◆ Exercise inputs
────────────────
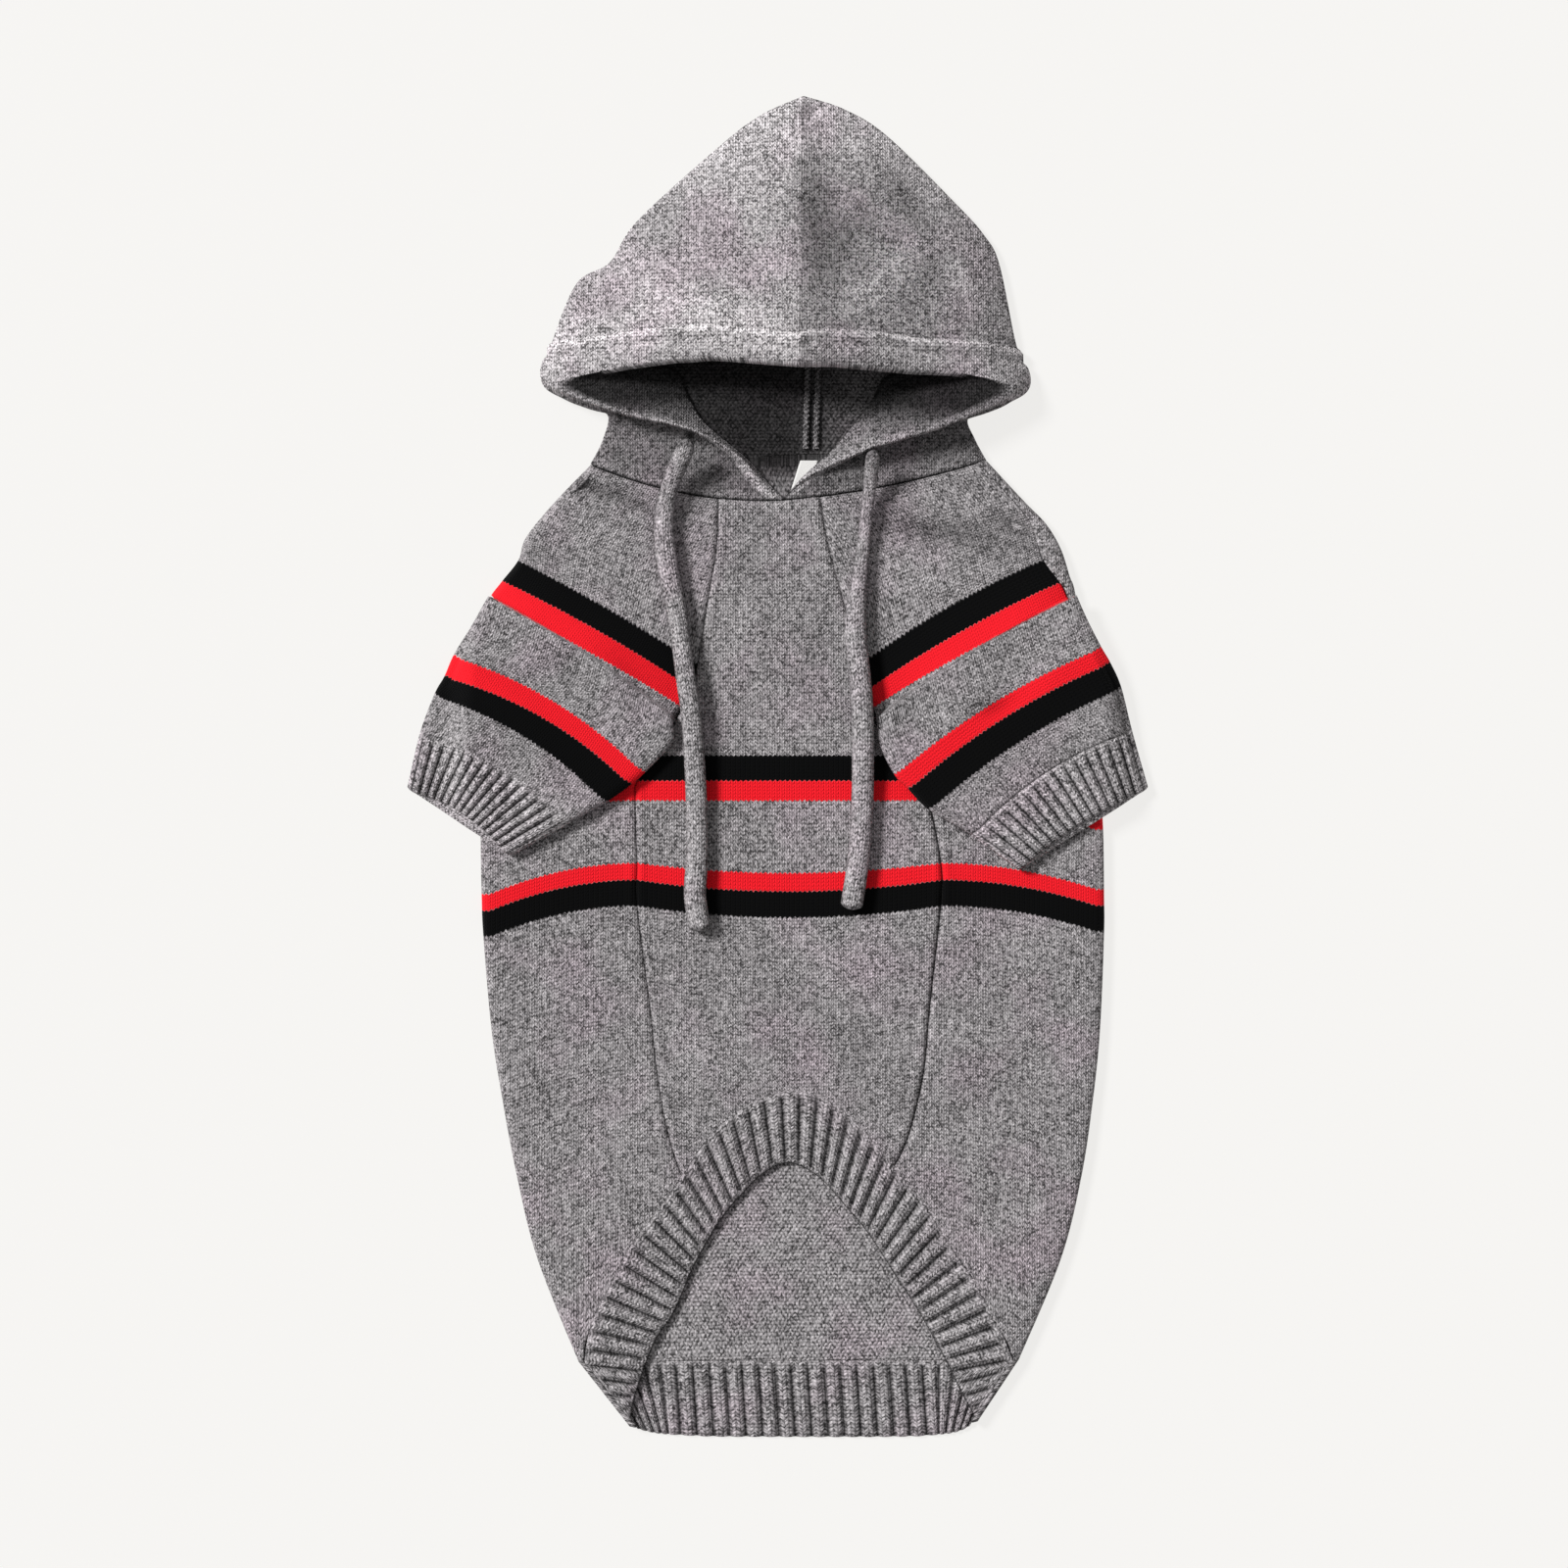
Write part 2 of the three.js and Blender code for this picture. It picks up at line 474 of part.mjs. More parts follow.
────────────────
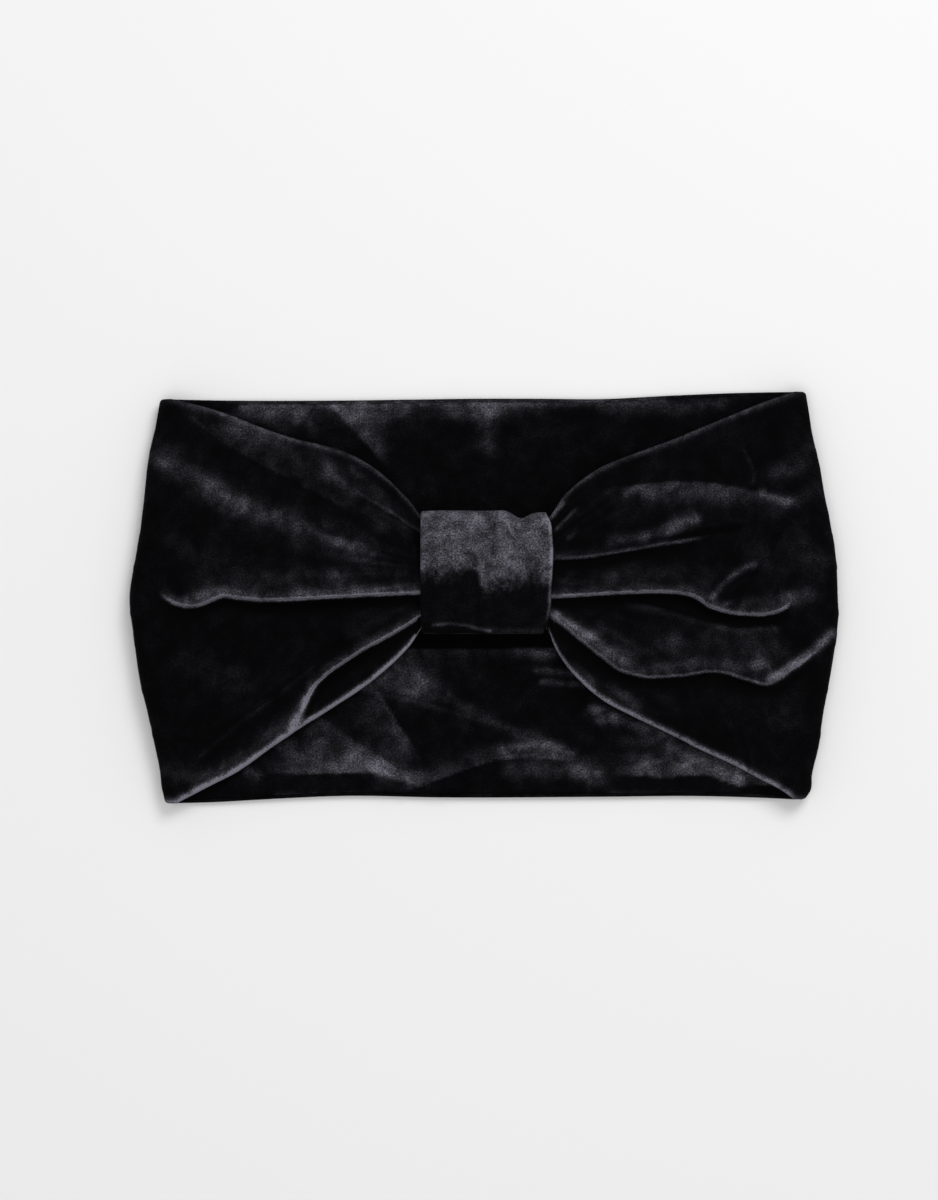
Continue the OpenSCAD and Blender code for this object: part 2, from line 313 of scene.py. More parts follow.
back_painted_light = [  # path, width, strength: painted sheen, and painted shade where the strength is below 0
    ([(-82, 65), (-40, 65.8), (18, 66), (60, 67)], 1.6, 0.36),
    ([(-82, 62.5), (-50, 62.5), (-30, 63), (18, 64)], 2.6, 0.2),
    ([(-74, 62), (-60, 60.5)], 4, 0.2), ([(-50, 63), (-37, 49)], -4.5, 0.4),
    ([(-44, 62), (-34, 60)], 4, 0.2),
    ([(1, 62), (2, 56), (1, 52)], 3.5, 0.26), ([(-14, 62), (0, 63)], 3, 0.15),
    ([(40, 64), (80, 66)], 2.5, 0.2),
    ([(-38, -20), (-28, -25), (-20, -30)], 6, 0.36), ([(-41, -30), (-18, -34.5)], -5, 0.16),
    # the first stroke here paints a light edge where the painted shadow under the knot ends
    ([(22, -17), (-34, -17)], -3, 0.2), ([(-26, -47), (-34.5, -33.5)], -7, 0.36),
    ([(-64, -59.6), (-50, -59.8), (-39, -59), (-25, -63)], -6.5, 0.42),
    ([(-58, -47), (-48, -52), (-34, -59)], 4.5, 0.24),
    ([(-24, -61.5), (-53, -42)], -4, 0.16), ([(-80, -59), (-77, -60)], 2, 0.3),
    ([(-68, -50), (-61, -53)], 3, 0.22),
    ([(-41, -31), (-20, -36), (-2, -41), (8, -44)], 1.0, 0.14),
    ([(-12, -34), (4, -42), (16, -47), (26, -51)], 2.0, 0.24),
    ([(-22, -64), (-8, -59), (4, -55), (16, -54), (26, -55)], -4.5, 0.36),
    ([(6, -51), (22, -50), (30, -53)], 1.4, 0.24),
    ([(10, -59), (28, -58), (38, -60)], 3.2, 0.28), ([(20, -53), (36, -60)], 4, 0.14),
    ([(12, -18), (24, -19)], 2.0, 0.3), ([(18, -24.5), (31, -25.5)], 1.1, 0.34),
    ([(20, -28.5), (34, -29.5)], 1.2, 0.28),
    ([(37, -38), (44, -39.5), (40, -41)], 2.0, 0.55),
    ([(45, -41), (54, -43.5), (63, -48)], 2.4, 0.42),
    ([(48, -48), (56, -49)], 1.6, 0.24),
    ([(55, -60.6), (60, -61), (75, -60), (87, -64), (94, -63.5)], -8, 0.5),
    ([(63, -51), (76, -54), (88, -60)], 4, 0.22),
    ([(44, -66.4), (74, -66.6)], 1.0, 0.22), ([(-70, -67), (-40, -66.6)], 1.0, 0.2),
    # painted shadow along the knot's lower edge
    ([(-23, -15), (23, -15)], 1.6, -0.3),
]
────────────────
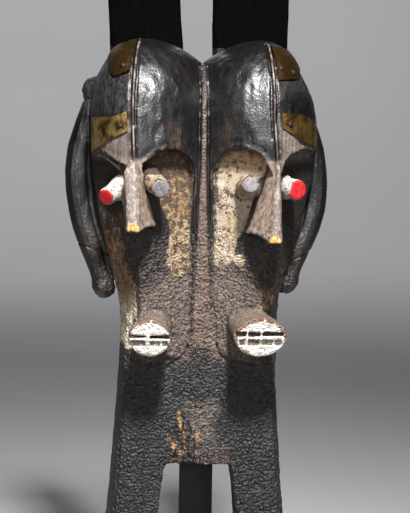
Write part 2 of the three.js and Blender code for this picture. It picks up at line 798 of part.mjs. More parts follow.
────────────────
◆ Task to carry out
Exactly how many lines contain "Blender"? State the number and nothing else.

◆ Problem solution
3